──────── Dataset section ────────

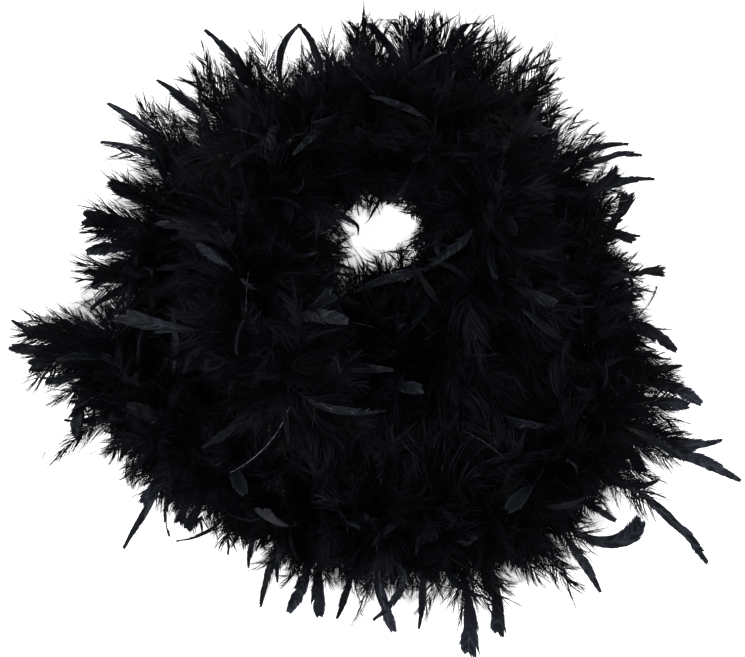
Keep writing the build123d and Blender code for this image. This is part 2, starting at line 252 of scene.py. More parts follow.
def lay_point(angle):
    """The twine's centreline at lay angles in degrees, in millimetres."""
    angle = np.asarray(angle, float)
    inward = ease(angle, INWARD_FROM, INWARD_TO)
    centre_x = OUTER_CENTRE[0] + (INNER_CENTRE[0] - OUTER_CENTRE[0]) * inward
    centre_y = OUTER_CENTRE[1] + (INNER_CENTRE[1] - OUTER_CENTRE[1]) * inward
    radius = OUTER_RADIUS + (INNER_RADIUS - OUTER_RADIUS) * inward
    radius = radius + END_FLARE * np.maximum(0, 1 - (angle - START_ANGLE) / END_FLARE_SPREAD) ** 2
    radius = radius + BULGE * np.exp(-(((angle - BULGE_ANGLE) / BULGE_SPREAD) ** 2))
    radius = radius + VALLEY_SHIFT * ease(angle, VALLEY_FROM, VALLEY_TO)
    height = CORE_HEIGHT + CLIMB * ease(angle, CLIMB_FROM, CLIMB_TO)
    height = height - VALLEY_DROP * ease(angle, DROP_FROM, DROP_TO)
    turn = np.radians(angle)
    x = centre_x + radius * np.cos(turn)
    y = centre_y + radius * np.sin(turn)
    return np.stack([x, y, height], axis=-1)


def march():
    """Lay angles and the distance along the twine at each, from the outer end."""
    angles = START_ANGLE + MARCH_STEP * np.arange(4000)
    steps = np.linalg.norm(np.diff(lay_point(angles), axis=0), axis=1)
    distances = np.concatenate([[0.0], np.cumsum(steps)])
    used = distances < BOA_LENGTH + MARCH_MARGIN
    return distances[used], angles[used]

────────

Exercise task
Write out all the data again, exactly as it appears.

Right answer
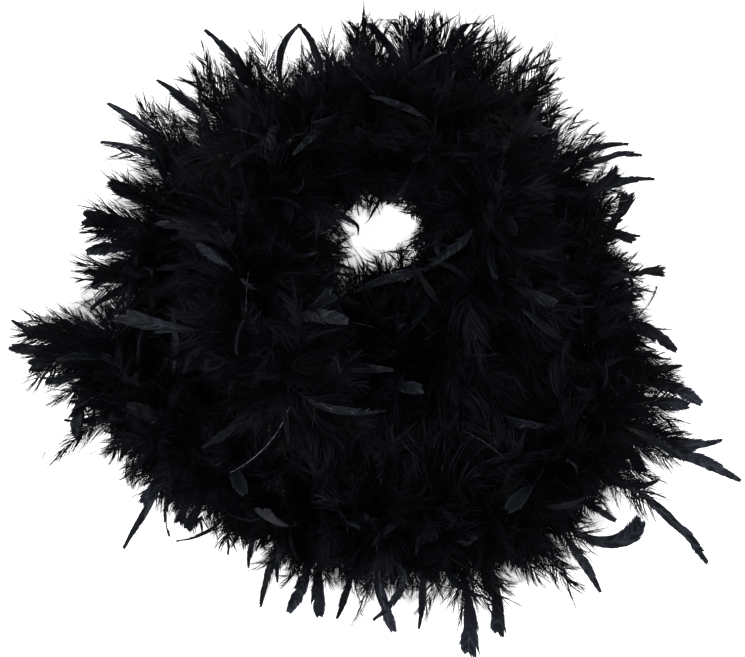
Keep writing the build123d and Blender code for this image. This is part 2, starting at line 252 of scene.py. More parts follow.
def lay_point(angle):
    """The twine's centreline at lay angles in degrees, in millimetres."""
    angle = np.asarray(angle, float)
    inward = ease(angle, INWARD_FROM, INWARD_TO)
    centre_x = OUTER_CENTRE[0] + (INNER_CENTRE[0] - OUTER_CENTRE[0]) * inward
    centre_y = OUTER_CENTRE[1] + (INNER_CENTRE[1] - OUTER_CENTRE[1]) * inward
    radius = OUTER_RADIUS + (INNER_RADIUS - OUTER_RADIUS) * inward
    radius = radius + END_FLARE * np.maximum(0, 1 - (angle - START_ANGLE) / END_FLARE_SPREAD) ** 2
    radius = radius + BULGE * np.exp(-(((angle - BULGE_ANGLE) / BULGE_SPREAD) ** 2))
    radius = radius + VALLEY_SHIFT * ease(angle, VALLEY_FROM, VALLEY_TO)
    height = CORE_HEIGHT + CLIMB * ease(angle, CLIMB_FROM, CLIMB_TO)
    height = height - VALLEY_DROP * ease(angle, DROP_FROM, DROP_TO)
    turn = np.radians(angle)
    x = centre_x + radius * np.cos(turn)
    y = centre_y + radius * np.sin(turn)
    return np.stack([x, y, height], axis=-1)


def march():
    """Lay angles and the distance along the twine at each, from the outer end."""
    angles = START_ANGLE + MARCH_STEP * np.arange(4000)
    steps = np.linalg.norm(np.diff(lay_point(angles), axis=0), axis=1)
    distances = np.concatenate([[0.0], np.cumsum(steps)])
    used = distances < BOA_LENGTH + MARCH_MARGIN
    return distances[used], angles[used]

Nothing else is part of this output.